═════ DATA PROVIDED ═════

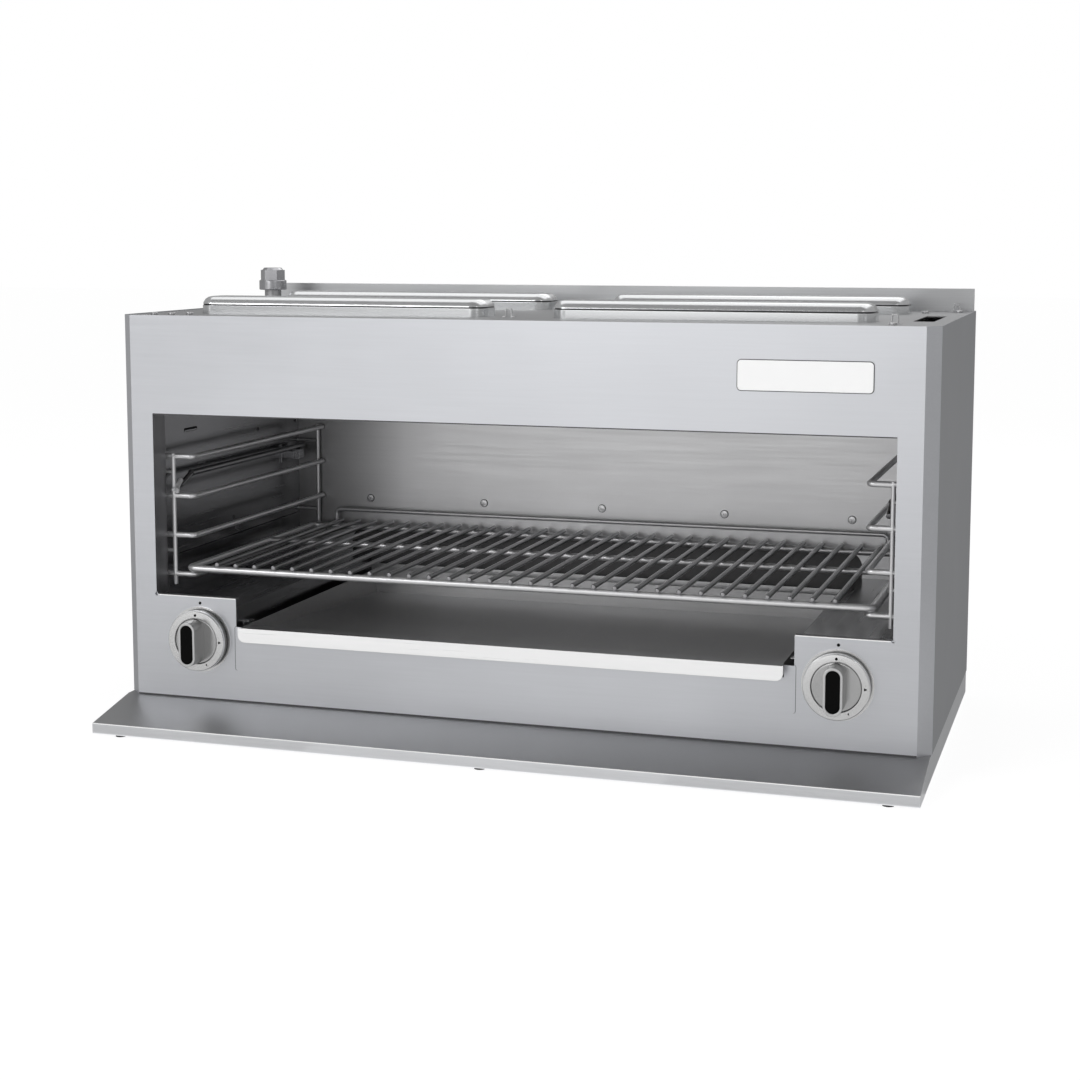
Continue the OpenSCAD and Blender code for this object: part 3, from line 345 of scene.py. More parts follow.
# %% Mix the finishes
LONG_GRAIN = (0.03, 1, 1)
UPRIGHT_GRAIN = (1, 1, 0.03)
DEEP_GRAIN = (1, 0.03, 1)
EVEN_GRAIN = (1, 1, 1)
PAINTED_BLACK = (0.0, 0.60, EVEN_GRAIN, 900, 0.20, 0.06, 0.02)

finish(
    "brushed_stainless", (0.755, 0.767, 0.80), 1.0, 0.33, LONG_GRAIN, 420, 0.012, 0.03, 0.015, 0.02,
)
finish("flange_stainless", (0.57, 0.575, 0.585), 1.0, 0.34, LONG_GRAIN, 260, 0.05, 0.04, 0.02, 0.04)
# The top, base, apron and side panels take copies of the same steel in other tones: darker as
# painted shade on the top, the apron and the sides, brighter as painted light on the base.
finish("top_painted_shade", (0.36, 0.363, 0.37), 1.0, 0.42, LONG_GRAIN, 420, 0.02, 0.03, 0.01, 0.02)
finish("base_painted_light", (0.85, 0.86, 0.88), 1.0, 0.36, LONG_GRAIN, 420, 0.02, 0.03, 0.02, 0.02)
finish("apron_painted_shade", (0.38, 0.382, 0.39), 1.0, 0.46, LONG_GRAIN, 420, 0.02, 0.03, 0.01, 0.02)
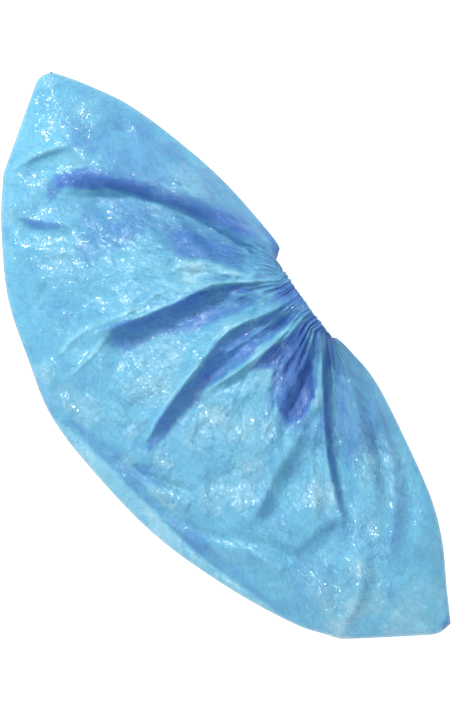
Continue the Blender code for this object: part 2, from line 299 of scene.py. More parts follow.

═════

Reproduce the data, keeping every line exactly the same.

▶ _FINAL RESULT_
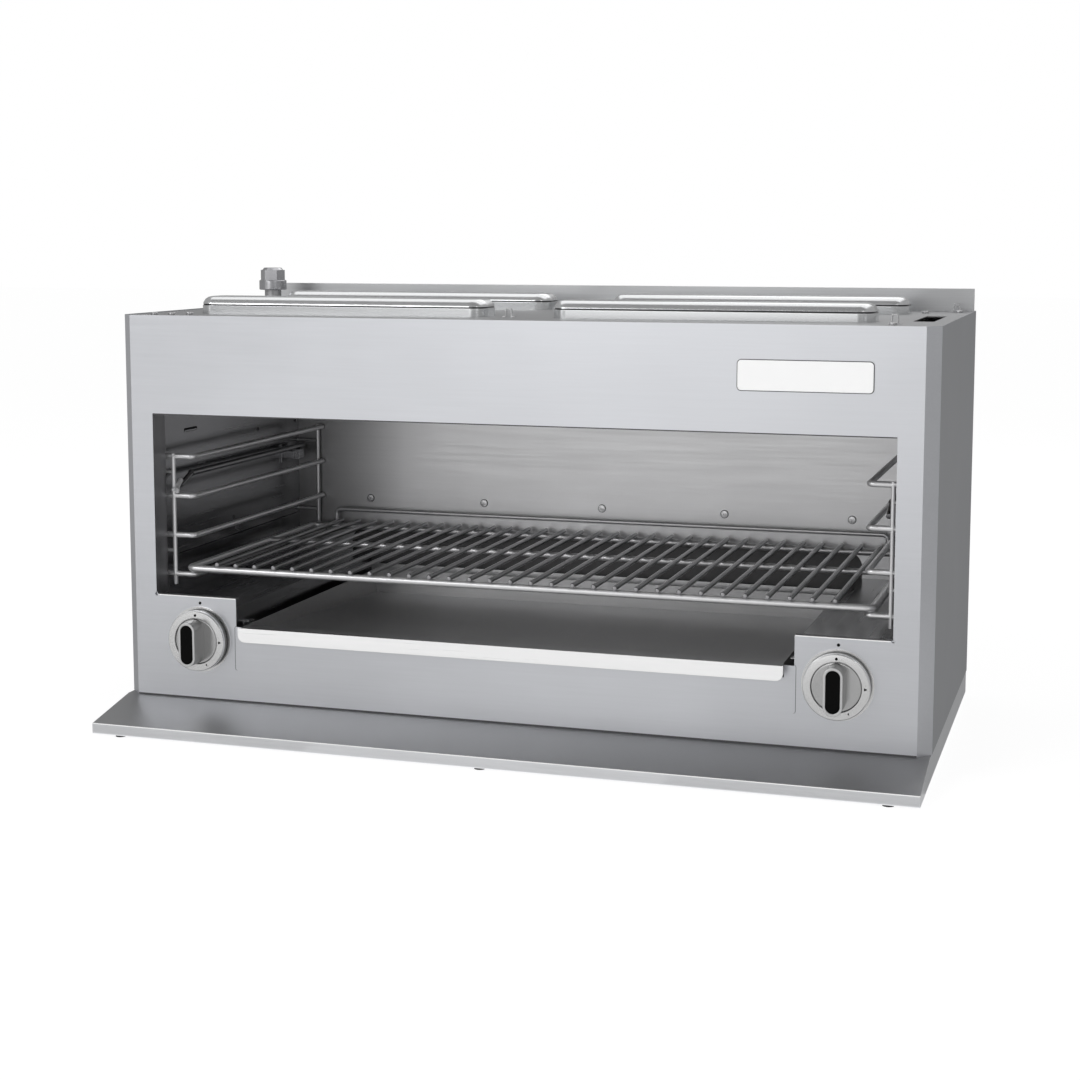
Continue the OpenSCAD and Blender code for this object: part 3, from line 345 of scene.py. More parts follow.
# %% Mix the finishes
LONG_GRAIN = (0.03, 1, 1)
UPRIGHT_GRAIN = (1, 1, 0.03)
DEEP_GRAIN = (1, 0.03, 1)
EVEN_GRAIN = (1, 1, 1)
PAINTED_BLACK = (0.0, 0.60, EVEN_GRAIN, 900, 0.20, 0.06, 0.02)

finish(
    "brushed_stainless", (0.755, 0.767, 0.80), 1.0, 0.33, LONG_GRAIN, 420, 0.012, 0.03, 0.015, 0.02,
)
finish("flange_stainless", (0.57, 0.575, 0.585), 1.0, 0.34, LONG_GRAIN, 260, 0.05, 0.04, 0.02, 0.04)
# The top, base, apron and side panels take copies of the same steel in other tones: darker as
# painted shade on the top, the apron and the sides, brighter as painted light on the base.
finish("top_painted_shade", (0.36, 0.363, 0.37), 1.0, 0.42, LONG_GRAIN, 420, 0.02, 0.03, 0.01, 0.02)
finish("base_painted_light", (0.85, 0.86, 0.88), 1.0, 0.36, LONG_GRAIN, 420, 0.02, 0.03, 0.02, 0.02)
finish("apron_painted_shade", (0.38, 0.382, 0.39), 1.0, 0.46, LONG_GRAIN, 420, 0.02, 0.03, 0.01, 0.02)
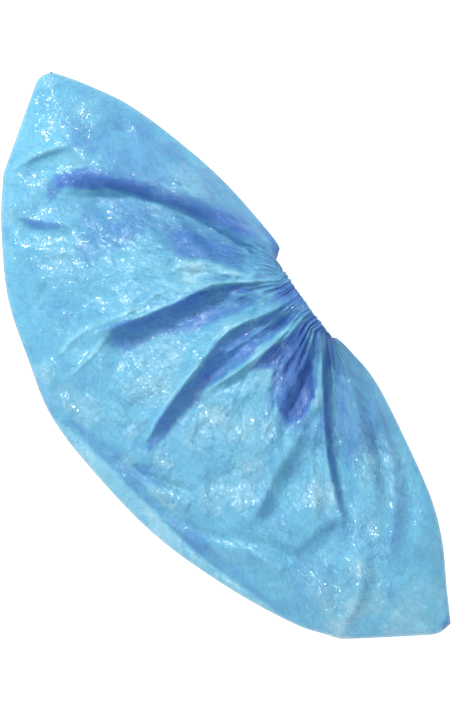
Continue the Blender code for this object: part 2, from line 299 of scene.py. More parts follow.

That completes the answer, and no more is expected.